I confess that there are times when I am surprised, for instance during an election cycle, of the similarities between bitterly divisive political ads in the three regions where I have roots: Kentucky; Georgia; and Texas. I'm sure the same can be said of political ads in virtually every state of the Union, but I know from personal experience that in all three of these "markets" I have seen political ads that reassure the viewer (often in a deep, well-modulated, but "folksy" voice): "The people of [fill in the name of your local tribe] are hard-working, family-minded people. We use our common sense. We go to church on Sunday, we love and care for our children and our elders, and still value the things that matter." By implication, people from other tribes and regions are lazy, irreligious, lacking in common sense, don't love their families, don't care for children or old folks, and have rotten values. There's a version of "thinking local" that is really just an expression of tribalism, in other words, and it is neither very attractive, nor productive, nor conducive to our basic humanity.

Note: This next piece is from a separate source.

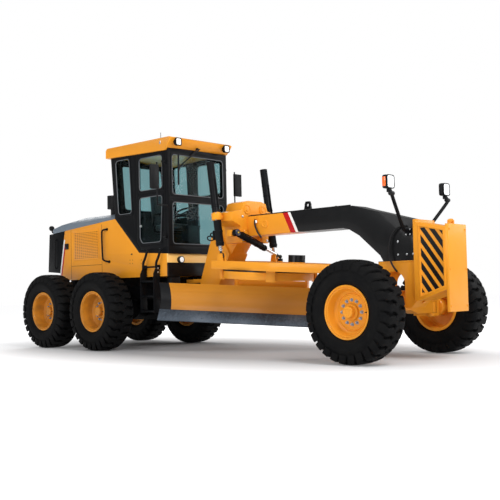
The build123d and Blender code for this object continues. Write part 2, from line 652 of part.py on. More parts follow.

Reading Diamond's study, I reflected anew on one of the most formative books of the twentieth century, Martin Buber's classic I and Thou. This remarkable book shaped the thinking of generations of theologians, philosophers, cultural students and political thinkers, its terminology entering the mainstream of our speech. Buber challenges us to move beyond making "objects" of other people, projecting onto them our assumptions and stereotypes or simply using them to promote our own agendas, to see and hear and understand other persons as living subjects, as "thou" in relation to "I." By so doing, we reflect the fundamental "I and Thou" relationship between God and each of us.

There seems to be an act of intellectual empathy that precedes and makes possible the emotional empathy needed to transcend a tribal aversion to strangers. Once we can fathom that every other person, however different, however distant, is also made in God's image, indeed, that the image of God is most fully reflected in our being in relationship, then we are empowered to imagine what it means to be both human and different. There's no real virtue in loving those who are just like us and who serve our interests, at least according to Jesus of Nazareth; virtue lies in loving those who are different, even potentially troublesome. Maybe Jesus knew a thing or two about overcoming the destructive power of tribes.